Privatisation brought Open Access operators to the railways and so long as the operation was safe and the bills paid, the train ran if there was a path for it. The ORR would not agree a ban on commercial grounds as NR has done.
The ban means that the ‘A1’ built just three years ago, No. 60163 Tornado only operated by DB Shenker has been included in the ban and has pulled the Royal Train on a weekday from York so would a repeat service now be impossible?
A Class 90 electric loco No. 90042 caught fire near Wolverton on August 30 on freight train to Felixstowe train and closed the WCML for four hours causing thousands of minutes delay. One steam promoter asked “Why were all electric locomotives not banned on weekdays from running on the WCML after this incident?” NR imposed the ban because the ECML has the worst performing statistics of any major route in the UK.
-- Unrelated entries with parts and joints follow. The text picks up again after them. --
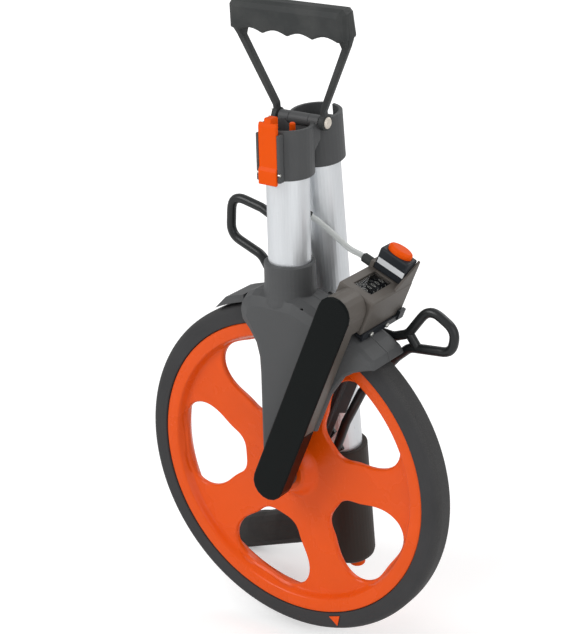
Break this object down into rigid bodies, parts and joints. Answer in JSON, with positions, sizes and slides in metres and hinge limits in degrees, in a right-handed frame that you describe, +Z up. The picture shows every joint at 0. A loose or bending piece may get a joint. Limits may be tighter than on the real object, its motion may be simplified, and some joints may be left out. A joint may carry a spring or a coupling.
{
  "type": "measuring wheel",
  "caption": "Folding measuring wheel: orange spoked wheel in a fork, belt driven counter with reset button, looped stand, pole folded at a latched hinge and a carry handle.",
  "frame": {"origin": "Middle of the underside of the box round the folded tool; the wheel centre is 0.1700 m above it and 0.0359 m in front of it.", "axes": "X is the rolling direction, Y runs along the axle from the belt side to the stand side, Z points up along the pole."},
  "size_m": [0.3184, 0.1558, 0.5914],
  "materials": {
    "orange_plastic": "moulded plastic, slightly glossy",
    "tyre_rubber": "matt rubber",
    "dark_plastic": "grained grey plastic",
    "black_plastic": "smooth black plastic",
    "black_rubber": "soft black rubber",
    "satin_aluminium": "satin anodised",
    "steel": "bright zinc plated",
    "coated_steel": "black powder coat",
    "white_plastic": "plain white sheet",
    "clear_plastic": "clear, slightly milky"
  },
  "bodies": {
    "frame": {"axle": "steel", "axle_nut": "steel", "axle_washer": "steel", "stand_bush": "steel", "fork_front_shell": "dark_plastic", "fork_rear_shell": "dark_plastic", "fork_screw_left": "steel", "fork_screw_right": "steel", "lower_tube": "satin_aluminium", "lower_socket": "dark_plastic", "hinge_bolt": "steel", "hinge_nut": "steel", "latch_pin": "steel", "latch_spring": "steel", "peg_guide": "black_plastic", "belt_case": "dark_plastic", "belt_cover": "black_plastic", "drive_belt": "black_rubber", "counter_housing": "dark_plastic", "counter_bracket": "black_plastic", "bracket_screw_front": "steel", "bracket_screw_rear": "steel", "counter_window": "clear_plastic", "label_plate": "white_plastic", "reset_block": "black_plastic", "cable_boot": "black_rubber", "reset_cable_hose": "clear_plastic", "reset_cable_core": "black_plastic", "cable_grommet": "black_rubber"},
    "wheel": {"tyre": "tyre_rubber", "wheel_disc": "orange_plastic", "zero_mark": "orange_plastic", "bearing_front": "steel", "bearing_rear": "steel", "drive_pulley": "black_plastic"},
    "counter_drive": {"counter_shaft": "steel", "counter_pulley": "black_plastic", "number_drum_1": "black_plastic"},
    "drum_2": {"number_drum_2": "black_plastic"},
    "drum_3": {"number_drum_3": "black_plastic"},
    "drum_4": {"number_drum_4": "black_plastic"},
    "drum_5": {"number_drum_5": "black_plastic"},
    "latch_lever": {"latch": "orange_plastic"},
    "left_stand": {"stand_leg_left": "coated_steel"},
    "right_stand": {"stand_leg_right": "coated_steel"},
    "reset_key": {"reset_button": "orange_plastic"},
    "peg": {"coupling_peg": "orange_plastic"},
    "bail": {"carry_handle": "black_rubber"},
    "upper_pole": {"upper_socket": "dark_plastic", "upper_tube": "satin_aluminium", "handle_body": "dark_plastic", "grip_sleeve": "black_rubber", "handle_screw_1": "steel", "handle_screw_2": "steel", "rod_guide": "black_plastic"},
    "thumb_key": {"thumb_button": "orange_plastic", "push_rod": "steel"}
  },
  "joints": [
    {"name": "wheel_spin", "type": "hinge", "parent": "frame", "child": "wheel", "pos_m": [0, -0.03589, 0.16997], "axis": [0, 1, 0], "continuous": true},
    {"name": "counter_spin", "type": "hinge", "parent": "frame", "child": "counter_drive", "pos_m": [0.07267, -0.03589, 0.34715], "axis": [0, 1, 0], "continuous": true},
    {"name": "drum_2_spin", "type": "hinge", "parent": "frame", "child": "drum_2", "pos_m": [0.07267, -0.03589, 0.34715], "axis": [0, 1, 0], "continuous": true},
    {"name": "drum_3_spin", "type": "hinge", "parent": "frame", "child": "drum_3", "pos_m": [0.07267, -0.03589, 0.34715], "axis": [0, 1, 0], "continuous": true},
    {"name": "drum_4_spin", "type": "hinge", "parent": "frame", "child": "drum_4", "pos_m": [0.07267, -0.03589, 0.34715], "axis": [0, 1, 0], "continuous": true},
    {"name": "drum_5_spin", "type": "hinge", "parent": "frame", "child": "drum_5", "pos_m": [0.07267, -0.03589, 0.34715], "axis": [0, 1, 0], "continuous": true},
    {"name": "pole_fold", "type": "hinge", "parent": "frame", "child": "upper_pole", "pos_m": [0, -0.01489, 0.48997], "axis": [1, 0, 0], "range_deg": [0, 173.85]},
    {"name": "carry_swing", "type": "hinge", "parent": "frame", "child": "bail", "pos_m": [0, -0.01489, 0.48997], "axis": [1, 0, 0], "range_deg": [0, 48.68]},
    {"name": "latch_open", "type": "hinge", "parent": "frame", "child": "latch_lever", "pos_m": [0, -0.06229, 0.45397], "axis": [1, 0, 0], "range_deg": [0, 12], "stiffness_Nm_per_rad": 0.3},
    {"name": "left_stand_swing", "type": "hinge", "parent": "frame", "child": "left_stand", "pos_m": [0, -0.00649, 0.16997], "axis": [0, 1, 0], "range_deg": [-112, 0]},
    {"name": "right_stand_swing", "type": "hinge", "parent": "frame", "child": "right_stand", "pos_m": [0, -0.00649, 0.16997], "axis": [0, 1, 0], "range_deg": [0, 90]},
    {"name": "reset_press", "type": "slide", "parent": "frame", "child": "reset_key", "axis": [-0.3795, 0, -0.9252], "range_m": [0, 0.003], "stiffness_N_per_m": 400},
    {"name": "peg_press", "type": "slide", "parent": "frame", "child": "peg", "axis": [0, 0, -1], "range_m": [0, 0.0045], "stiffness_N_per_m": 300},
    {"name": "thumb_press", "type": "slide", "parent": "upper_pole", "child": "thumb_key", "axis": [0, -0.1071, 0.9942], "range_m": [0, 0.0045], "stiffness_N_per_m": 400}
  ],
  "couplings": [
    {"joint": "counter_spin", "follows": "wheel_spin", "ratio": 1},
    {"joint": "drum_2_spin", "follows": "wheel_spin", "ratio": 0.1},
    {"joint": "drum_3_spin", "follows": "wheel_spin", "ratio": 0.01},
    {"joint": "drum_4_spin", "follows": "wheel_spin", "ratio": 0.001},
    {"joint": "drum_5_spin", "follows": "wheel_spin", "ratio": 0.0001},
    {"joint": "carry_swing", "follows": "pole_fold", "ratio": 0.28}
  ]
}
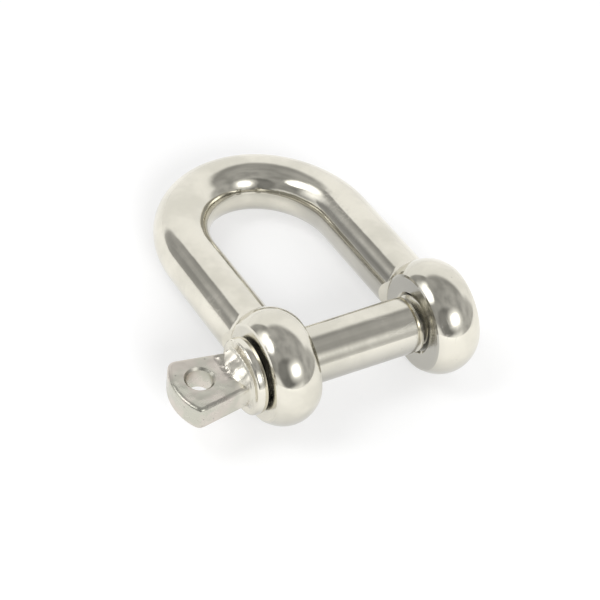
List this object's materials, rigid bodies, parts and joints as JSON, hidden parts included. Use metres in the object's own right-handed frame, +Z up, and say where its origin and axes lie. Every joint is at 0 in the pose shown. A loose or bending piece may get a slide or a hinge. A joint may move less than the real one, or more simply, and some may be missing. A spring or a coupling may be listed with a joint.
{
  "type": "dee shackle",
  "caption": "Screw-pin dee shackle: a D-shaped round-bar bow with button eyes, closed by a threaded pin with a collar and a flat drilled tab.",
  "frame": {"origin": "on the pin's axis, midway between the two eyes", "axes": "+X along the pin from its head to its thread, +Y from the pin towards the crown, +Z up as the shackle lies on a bench"},
  "size_m": [0.0429, 0.0501, 0.016],
  "materials": {
    "polished_stainless": "polished",
    "cast_stainless": "satin, tumbled forging",
    "turned_stainless": "polished with fine turning marks"
  },
  "bodies": {
    "bow": {"bow": "polished_stainless"},
    "pin_travel": {"pin_shank": "turned_stainless"},
    "pin_turn": {"pin_head": "cast_stainless", "pin_thread": "turned_stainless"}
  },
  "joints": [
    {"name": "pin_advance", "type": "slide", "parent": "bow", "child": "pin_travel", "axis": [-1, 0, 0], "range_m": [-0.00038, 0.03375]},
    {"name": "pin_screw", "type": "hinge", "parent": "pin_travel", "child": "pin_turn", "pos_m": [0, 0, 0], "axis": [-1, 0, 0], "range_deg": [-110, 9730]}
  ],
  "couplings": [
    {"joint": "pin_screw", "follows": "pin_advance", "rad_per_m": 5026.5}
  ]
}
ECT will collect the delay compensation from NR, maybe hundreds of thousands of pounds, but did they pass this on to their passengers? Their staff handed out letters to passengers at Kings Cross in the evening suggesting their services were disrupted due to a steam incident, but there was no mention of their two serious train failures.
The taxpayer owned LNER ‘A3’ No. 4472 Flying Scotsman returns to steam next Spring and now looks to be banned for five days a week on its old route. What the Covenanters who donated millions of pounds along with the Heritage Lottery Fund think about this can only be imagined.